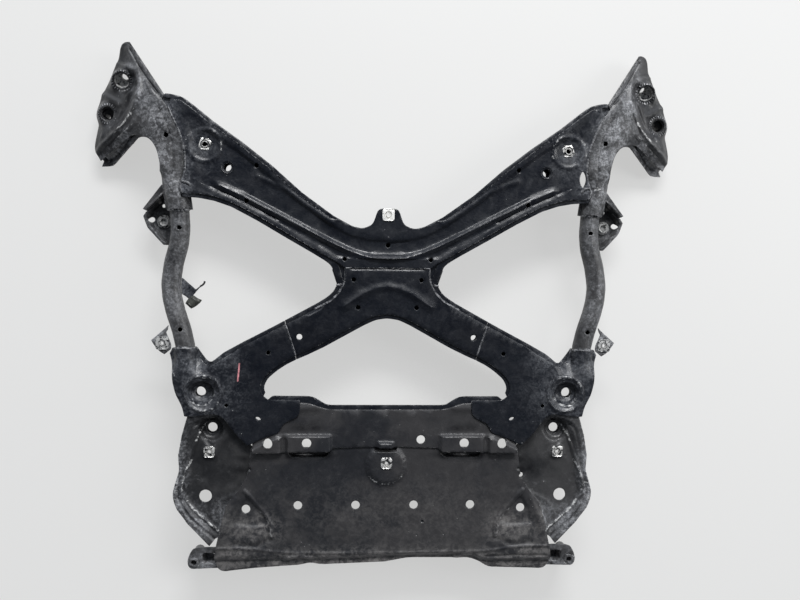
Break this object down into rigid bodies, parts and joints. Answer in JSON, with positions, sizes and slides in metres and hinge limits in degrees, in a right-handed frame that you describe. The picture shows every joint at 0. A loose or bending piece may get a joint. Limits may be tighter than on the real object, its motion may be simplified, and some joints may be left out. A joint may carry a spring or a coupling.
{
  "type": "subframe",
  "caption": "Front suspension subframe of welded sheet-steel pressings: X-shaped beam, two horns, bent side tubes, rear tray with a large cover panel and dished side wings.",
  "frame": {"origin": "centre of the bounding box in plan, at the level of the lowest body-mount faces", "axes": "+X towards the right side of the picture, +Y towards the two horns, +Z out of the pictured face, which is the road side on the vehicle"},
  "size_m": [1.0326, 0.9263, 0.092],
  "materials": {
    "black_steel": "worn black dip paint with dust and scuffs",
    "grey_steel": "dusty black paint, scuffed grey",
    "zinc": "dull zinc plate",
    "clip_plastic": "dark grey moulded plastic"
  },
  "bodies": {
    "root": {"arm_bracket_left": "grey_steel", "arm_bracket_right": "grey_steel", "arm_nut_left": "zinc", "arm_nut_right": "zinc", "beam_clip_nut_left": "zinc", "beam_clip_nut_right": "zinc", "centre_plate_lower": "black_steel", "centre_plate_upper": "black_steel", "cover_clip_nut": "zinc", "front_beam_lower": "black_steel", "front_beam_upper": "black_steel", "harness_bracket": "black_steel", "harness_clip": "clip_plastic", "horn_collar_lower_left": "grey_steel", "horn_collar_lower_right": "grey_steel", "horn_collar_upper_left": "grey_steel", "horn_collar_upper_right": "grey_steel", "horn_lower_left": "grey_steel", "horn_lower_right": "grey_steel", "horn_upper_left": "grey_steel", "horn_upper_right": "grey_steel", "rear_channel": "black_steel", "rear_corner_lower_left": "black_steel", "rear_corner_lower_right": "black_steel", "rear_corner_upper_left": "black_steel", "rear_corner_upper_right": "black_steel", "rear_cover_panel": "black_steel", "rear_eye_bracket_left": "grey_steel", "rear_eye_bracket_right": "grey_steel", "rear_eye_left": "grey_steel", "rear_eye_right": "grey_steel", "rear_inner_collar_left": "grey_steel", "rear_inner_collar_right": "grey_steel", "rear_mount_collar_left": "grey_steel", "rear_mount_collar_right": "grey_steel", "rear_tray": "black_steel", "rear_wing_left": "grey_steel", "rear_wing_right": "grey_steel", "side_tube_left": "grey_steel", "side_tube_right": "grey_steel", "tab_clip_nut": "zinc", "undertray_bracket_left": "grey_steel", "undertray_bracket_right": "grey_steel", "undertray_clip_nut_left": "zinc", "undertray_clip_nut_right": "zinc", "wing_clip_nut_left": "zinc", "wing_clip_nut_right": "zinc"}
  },
  "joints": []
}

» **Exercise**
Return every line of the material exactly.

» **Exercise output**
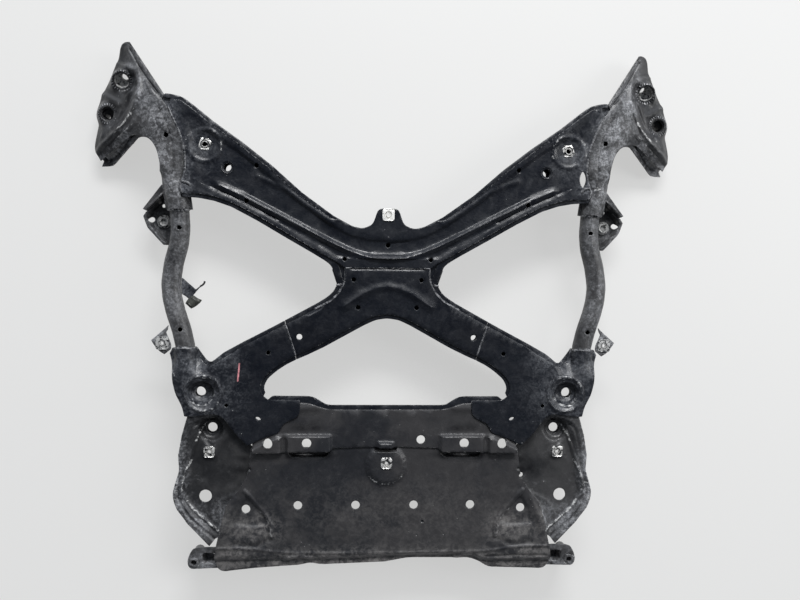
Break this object down into rigid bodies, parts and joints. Answer in JSON, with positions, sizes and slides in metres and hinge limits in degrees, in a right-handed frame that you describe. The picture shows every joint at 0. A loose or bending piece may get a joint. Limits may be tighter than on the real object, its motion may be simplified, and some joints may be left out. A joint may carry a spring or a coupling.
{
  "type": "subframe",
  "caption": "Front suspension subframe of welded sheet-steel pressings: X-shaped beam, two horns, bent side tubes, rear tray with a large cover panel and dished side wings.",
  "frame": {"origin": "centre of the bounding box in plan, at the level of the lowest body-mount faces", "axes": "+X towards the right side of the picture, +Y towards the two horns, +Z out of the pictured face, which is the road side on the vehicle"},
  "size_m": [1.0326, 0.9263, 0.092],
  "materials": {
    "black_steel": "worn black dip paint with dust and scuffs",
    "grey_steel": "dusty black paint, scuffed grey",
    "zinc": "dull zinc plate",
    "clip_plastic": "dark grey moulded plastic"
  },
  "bodies": {
    "root": {"arm_bracket_left": "grey_steel", "arm_bracket_right": "grey_steel", "arm_nut_left": "zinc", "arm_nut_right": "zinc", "beam_clip_nut_left": "zinc", "beam_clip_nut_right": "zinc", "centre_plate_lower": "black_steel", "centre_plate_upper": "black_steel", "cover_clip_nut": "zinc", "front_beam_lower": "black_steel", "front_beam_upper": "black_steel", "harness_bracket": "black_steel", "harness_clip": "clip_plastic", "horn_collar_lower_left": "grey_steel", "horn_collar_lower_right": "grey_steel", "horn_collar_upper_left": "grey_steel", "horn_collar_upper_right": "grey_steel", "horn_lower_left": "grey_steel", "horn_lower_right": "grey_steel", "horn_upper_left": "grey_steel", "horn_upper_right": "grey_steel", "rear_channel": "black_steel", "rear_corner_lower_left": "black_steel", "rear_corner_lower_right": "black_steel", "rear_corner_upper_left": "black_steel", "rear_corner_upper_right": "black_steel", "rear_cover_panel": "black_steel", "rear_eye_bracket_left": "grey_steel", "rear_eye_bracket_right": "grey_steel", "rear_eye_left": "grey_steel", "rear_eye_right": "grey_steel", "rear_inner_collar_left": "grey_steel", "rear_inner_collar_right": "grey_steel", "rear_mount_collar_left": "grey_steel", "rear_mount_collar_right": "grey_steel", "rear_tray": "black_steel", "rear_wing_left": "grey_steel", "rear_wing_right": "grey_steel", "side_tube_left": "grey_steel", "side_tube_right": "grey_steel", "tab_clip_nut": "zinc", "undertray_bracket_left": "grey_steel", "undertray_bracket_right": "grey_steel", "undertray_clip_nut_left": "zinc", "undertray_clip_nut_right": "zinc", "wing_clip_nut_left": "zinc", "wing_clip_nut_right": "zinc"}
  },
  "joints": []
}